Portland’s Comprehensive Plan and Zoning Code. The City of Portland’s own land use regulations, the Zoning Code, the Central City 2035 Plan, the Residential Infill Project reforms, and the design overlay zones, govern what can be built on any specific site within city limits.
Oregon Building Code / OEESC. The statewide building code and energy code, administered locally by BDS, govern the physical construction requirements that all Portland projects must meet.
Most development decisions involve only layers three and four. Larger projects, plan amendments, or projects near UGB boundaries or Metro-designated resources may engage all four.
What Portland’s Design Review Actually Evaluates
Portland’s design review, administered by BDS through the Design Commission for Type III projects, or through staff review for Type II, evaluates development proposals against Portland’s Design Guidelines. The specific guidelines differ by zone: the Central City Fundamental Design Guidelines apply downtown, the Community Design Standards apply in many residential zones, and overlay district-specific guidelines apply in historic or neighborhood conservation districts.
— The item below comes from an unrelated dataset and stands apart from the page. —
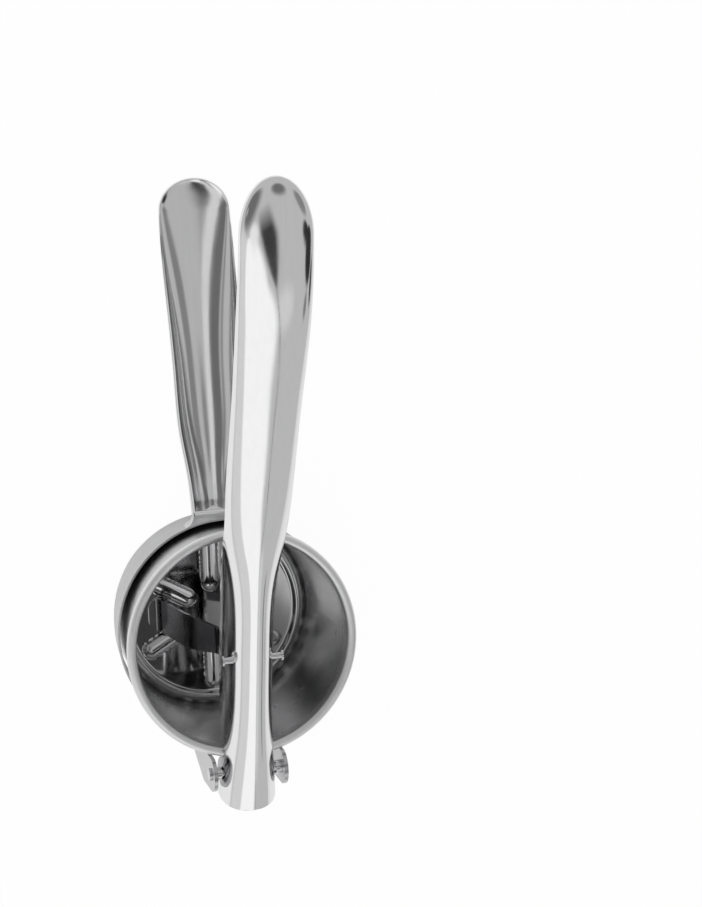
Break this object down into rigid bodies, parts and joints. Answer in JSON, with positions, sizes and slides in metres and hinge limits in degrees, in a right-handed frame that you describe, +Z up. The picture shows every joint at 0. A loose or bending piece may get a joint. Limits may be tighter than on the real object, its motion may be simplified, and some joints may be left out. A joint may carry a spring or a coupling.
{
  "type": "potato ricer",
  "caption": "Hand-held metal potato ricer: perforated cup in a ring with a fixed handle, and a hinged lever that drives a round ribbed presser plate down the cup.",
  "frame": {"origin": "centre of the basket's underside, which is the face that the ricer stands on", "axes": "+Z up the basket's axis to its mouth, +Y out along the handle and the lever, X along the hinge pin"},
  "size_m": [0.1, 0.2755, 0.153],
  "materials": {
    "polished_steel": "polished stainless steel sheet",
    "brushed_steel": "stainless steel sheet, brushed round the ring and along the handle",
    "strap_steel": "satin stainless steel strip",
    "pin_steel": "turned steel pin with riveted heads"
  },
  "bodies": {
    "root": {"holder": "brushed_steel", "hinge_bracket": "brushed_steel", "hinge_pin": "pin_steel", "hinge_washer_left": "pin_steel", "hinge_washer_right": "pin_steel"},
    "basket": {"basket": "polished_steel"},
    "lever": {"lever": "polished_steel", "plunger_pin": "pin_steel"},
    "plunger": {"plunger_strap": "strap_steel", "plunger_disc": "polished_steel"}
  },
  "joints": [
    {"name": "lever_hinge", "type": "hinge", "parent": "root", "child": "lever", "pos_m": [0, -0.0565, 0.0635], "axis": [1, 0, 0], "range_deg": [0, 85]},
    {"name": "plunger_swing", "type": "hinge", "parent": "lever", "child": "plunger", "pos_m": [0, -0.0022, 0.08], "axis": [1, 0, 0], "range_deg": [-39.2, 0]},
    {"name": "basket_turn", "type": "hinge", "parent": "root", "child": "basket", "pos_m": [0, 0, 0], "axis": [0, 0, 1], "continuous": true}
  ],
  "couplings": [
    {"joint": "plunger_swing", "follows": "lever_hinge", "ratio": -0.46}
  ]
}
Understanding what the Design Commission actually prioritizes, based on the Commission’s track record across hundreds of projects, is more useful than reading the guidelines in isolation. The Commission consistently evaluates:
Ground-floor activation. In commercial zones and mixed-use areas, the Commission expects ground-floor space that is designed for active uses, retail, restaurant, lobby spaces with transparency, rather than parking garages, blank walls, or service entries at grade. Projects that present active ground-floor frontages on public streets move through design review more smoothly than those that minimize the street-level relationship.
Massing and context. The Commission evaluates whether the proposed building’s massing, its height, bulk, and setbacks, is compatible with the surrounding built context. Projects in transitional neighborhoods, where building scales change between zones, receive closer scrutiny of massing than projects in established urban contexts where the appropriate scale is clearly established.
Material quality. Portland’s design review culture expects durable, quality materials, not the kind of value-engineered cladding systems that produce a building that looks acceptable in renderings but deteriorates in the Pacific Northwest’s wet climate. Architects who specify materials with a track record in Portland’s climate, and who can demonstrate material performance to Commission satisfaction, avoid correction requests at the final design review hearing.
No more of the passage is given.